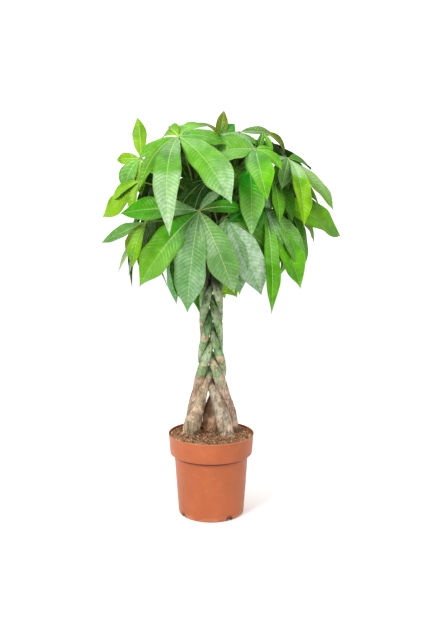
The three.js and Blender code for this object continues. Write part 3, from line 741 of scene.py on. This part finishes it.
def pot_outline():
    """Radius and height along the wall, from the middle of its foot over the lip to the floor inside."""
    outline = [(0, FOOT_HOLLOW), (BODY_FOOT_RADIUS - 16, FOOT_HOLLOW), (BODY_FOOT_RADIUS - 13, 0)]
    outline += arc((BODY_FOOT_RADIUS - FOOT_ROUNDING, FOOT_ROUNDING), FOOT_ROUNDING, -90, 0, 8)
    for share in np.linspace(0.04, 0.985, 30):
        radius = BODY_FOOT_RADIUS + share * (BODY_TOP_RADIUS - BODY_FOOT_RADIUS)
        outline.append((radius, FOOT_ROUNDING + share * (BODY_TOP_HEIGHT - FOOT_ROUNDING)))
    body_top = (BODY_TOP_RADIUS + BODY_TOP_ROUNDING, BODY_TOP_HEIGHT - 0.8)
    outline += arc(body_top, BODY_TOP_ROUNDING, 180, 90, 4)
    outline.append((BODY_TOP_RADIUS + 4, BODY_TOP_HEIGHT + 0.5))
    collar_foot = (COLLAR_FOOT_RADIUS - COLLAR_ROUNDING, COLLAR_FOOT_HEIGHT + COLLAR_ROUNDING - 1)
    outline += arc(collar_foot, COLLAR_ROUNDING, -90, 0, 7)
    for share in np.linspace(0.1, 0.94, 10):
        radius = COLLAR_FOOT_RADIUS + share * (RIM_RADIUS - COLLAR_FOOT_RADIUS - 0.3)
        outline.append((radius, COLLAR_FOOT_HEIGHT + share * (POT_HEIGHT - COLLAR_FOOT_HEIGHT)))
    outline += arc((RIM_RADIUS - LIP_ROUNDING, POT_HEIGHT - LIP_ROUNDING), LIP_ROUNDING, 0, 180, 9)
    outline += [
        (RIM_RADIUS - POT_WALL - 0.4, POT_HEIGHT - 12),
        (COLLAR_FOOT_RADIUS - POT_WALL, COLLAR_FOOT_HEIGHT + 3),
        (BODY_TOP_RADIUS - POT_WALL, COLLAR_FOOT_HEIGHT),
        (BODY_FOOT_RADIUS - POT_WALL, FOOT_ROUNDING),
        (BODY_FOOT_RADIUS - FOOT_ROUNDING, FOOT_HOLLOW + POT_WALL),
        (0, FOOT_HOLLOW + POT_WALL),
    ]
    return outline


def turned(outline, sides):
    """Points and faces of an outline turned about Z, where both its ends lie."""
    radii, heights = np.array(outline).T[..., None, None]
    rings = radii * circle(sides) + heights * np.array([0, 0, 1])
    return tube(rings[1:-1], rings[0, 0], rings[-1, 0])


def notch_places():
    """Where each drainage notch is cut, on a circle just inside the foot."""
    turns = [FIRST_DRAIN_ANGLE + 360 * notch / DRAIN_NOTCHES for notch in range(DRAIN_NOTCHES)]
    radius = BODY_FOOT_RADIUS - 1
    return [(radius * cos(a), radius * sin(a)) for a in map(radians, turns)]


def notch_cutter(x, y):
    bpy.ops.mesh.primitive_cube_add(size=1, rotation=(0, 0, atan2(y, x)))
    cutter = bpy.context.object
    cutter.location = (x * MM, y * MM, 0)
    cutter.scale = (DRAIN_LENGTH * MM, DRAIN_WIDTH * MM, 2 * DRAIN_HEIGHT * MM)
    bevel = cutter.modifiers.new("round", "BEVEL")
    bevel.width = DRAIN_ROUNDING * MM
    bevel.segments = 3
    return cutter


def make_pot(material):
    surface = Surface()
    surface.add(*turned(pot_outline(), POT_SIDES), {})
    pot = surface.build("nursery_pot", material, "pot")
    cutters = [notch_cutter(x, y) for x, y in notch_places()]
    for cutter in cutters:
        pot.modifiers.new("notch", "BOOLEAN").object = cutter
    cut = pot.evaluated_get(bpy.context.evaluated_depsgraph_get())
    pot.data = bpy.data.meshes.new_from_object(cut)
    pot.modifiers.clear()
    pot.data.set_sharp_from_angle(angle=radians(38))
    for cutter in cutters:
        bpy.data.objects.remove(cutter)


# Plait and shoots

def others(strand):
    return [other for other in range(len(FEET)) if other != strand]


def strand_centre(strand, height):
    turning = max(height, WAIST_HEIGHT) - WAIST_HEIGHT
    angle = radians(WAIST_PHASES[strand] + PLAIT_RATE * turning)
    spread = 1 + WAIST_SWELL * min(1, max(0, 1 - turning / SWELL_HEIGHT))
    share = min(1, max(0, (height - SPLAY_HEIGHT) / (WAIST_HEIGHT - SPLAY_HEIGHT)))
    x = spread * PLAIT_WIDTH * sin(angle)
    y = spread * PLAIT_DEPTH * sin(2 * angle)
    foot_x, foot_y = FEET[strand]
    return np.array([foot_x + (x - foot_x) * share ** 1.5, foot_y + (y - foot_y) * share ** 1.9, height])


def strand_height(step):
    return SPLAY_HEIGHT + (PLAIT_TOP - SPLAY_HEIGHT) * step / STRAND_STEPS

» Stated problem
Extract each line from the listing above, please, and repeat it exactly.

» Written reply
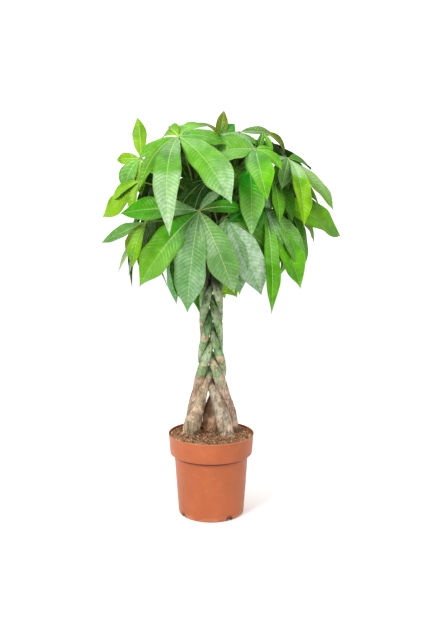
The three.js and Blender code for this object continues. Write part 3, from line 741 of scene.py on. This part finishes it.
def pot_outline():
    """Radius and height along the wall, from the middle of its foot over the lip to the floor inside."""
    outline = [(0, FOOT_HOLLOW), (BODY_FOOT_RADIUS - 16, FOOT_HOLLOW), (BODY_FOOT_RADIUS - 13, 0)]
    outline += arc((BODY_FOOT_RADIUS - FOOT_ROUNDING, FOOT_ROUNDING), FOOT_ROUNDING, -90, 0, 8)
    for share in np.linspace(0.04, 0.985, 30):
        radius = BODY_FOOT_RADIUS + share * (BODY_TOP_RADIUS - BODY_FOOT_RADIUS)
        outline.append((radius, FOOT_ROUNDING + share * (BODY_TOP_HEIGHT - FOOT_ROUNDING)))
    body_top = (BODY_TOP_RADIUS + BODY_TOP_ROUNDING, BODY_TOP_HEIGHT - 0.8)
    outline += arc(body_top, BODY_TOP_ROUNDING, 180, 90, 4)
    outline.append((BODY_TOP_RADIUS + 4, BODY_TOP_HEIGHT + 0.5))
    collar_foot = (COLLAR_FOOT_RADIUS - COLLAR_ROUNDING, COLLAR_FOOT_HEIGHT + COLLAR_ROUNDING - 1)
    outline += arc(collar_foot, COLLAR_ROUNDING, -90, 0, 7)
    for share in np.linspace(0.1, 0.94, 10):
        radius = COLLAR_FOOT_RADIUS + share * (RIM_RADIUS - COLLAR_FOOT_RADIUS - 0.3)
        outline.append((radius, COLLAR_FOOT_HEIGHT + share * (POT_HEIGHT - COLLAR_FOOT_HEIGHT)))
    outline += arc((RIM_RADIUS - LIP_ROUNDING, POT_HEIGHT - LIP_ROUNDING), LIP_ROUNDING, 0, 180, 9)
    outline += [
        (RIM_RADIUS - POT_WALL - 0.4, POT_HEIGHT - 12),
        (COLLAR_FOOT_RADIUS - POT_WALL, COLLAR_FOOT_HEIGHT + 3),
        (BODY_TOP_RADIUS - POT_WALL, COLLAR_FOOT_HEIGHT),
        (BODY_FOOT_RADIUS - POT_WALL, FOOT_ROUNDING),
        (BODY_FOOT_RADIUS - FOOT_ROUNDING, FOOT_HOLLOW + POT_WALL),
        (0, FOOT_HOLLOW + POT_WALL),
    ]
    return outline


def turned(outline, sides):
    """Points and faces of an outline turned about Z, where both its ends lie."""
    radii, heights = np.array(outline).T[..., None, None]
    rings = radii * circle(sides) + heights * np.array([0, 0, 1])
    return tube(rings[1:-1], rings[0, 0], rings[-1, 0])


def notch_places():
    """Where each drainage notch is cut, on a circle just inside the foot."""
    turns = [FIRST_DRAIN_ANGLE + 360 * notch / DRAIN_NOTCHES for notch in range(DRAIN_NOTCHES)]
    radius = BODY_FOOT_RADIUS - 1
    return [(radius * cos(a), radius * sin(a)) for a in map(radians, turns)]


def notch_cutter(x, y):
    bpy.ops.mesh.primitive_cube_add(size=1, rotation=(0, 0, atan2(y, x)))
    cutter = bpy.context.object
    cutter.location = (x * MM, y * MM, 0)
    cutter.scale = (DRAIN_LENGTH * MM, DRAIN_WIDTH * MM, 2 * DRAIN_HEIGHT * MM)
    bevel = cutter.modifiers.new("round", "BEVEL")
    bevel.width = DRAIN_ROUNDING * MM
    bevel.segments = 3
    return cutter


def make_pot(material):
    surface = Surface()
    surface.add(*turned(pot_outline(), POT_SIDES), {})
    pot = surface.build("nursery_pot", material, "pot")
    cutters = [notch_cutter(x, y) for x, y in notch_places()]
    for cutter in cutters:
        pot.modifiers.new("notch", "BOOLEAN").object = cutter
    cut = pot.evaluated_get(bpy.context.evaluated_depsgraph_get())
    pot.data = bpy.data.meshes.new_from_object(cut)
    pot.modifiers.clear()
    pot.data.set_sharp_from_angle(angle=radians(38))
    for cutter in cutters:
        bpy.data.objects.remove(cutter)


# Plait and shoots

def others(strand):
    return [other for other in range(len(FEET)) if other != strand]


def strand_centre(strand, height):
    turning = max(height, WAIST_HEIGHT) - WAIST_HEIGHT
    angle = radians(WAIST_PHASES[strand] + PLAIT_RATE * turning)
    spread = 1 + WAIST_SWELL * min(1, max(0, 1 - turning / SWELL_HEIGHT))
    share = min(1, max(0, (height - SPLAY_HEIGHT) / (WAIST_HEIGHT - SPLAY_HEIGHT)))
    x = spread * PLAIT_WIDTH * sin(angle)
    y = spread * PLAIT_DEPTH * sin(2 * angle)
    foot_x, foot_y = FEET[strand]
    return np.array([foot_x + (x - foot_x) * share ** 1.5, foot_y + (y - foot_y) * share ** 1.9, height])


def strand_height(step):
    return SPLAY_HEIGHT + (PLAIT_TOP - SPLAY_HEIGHT) * step / STRAND_STEPS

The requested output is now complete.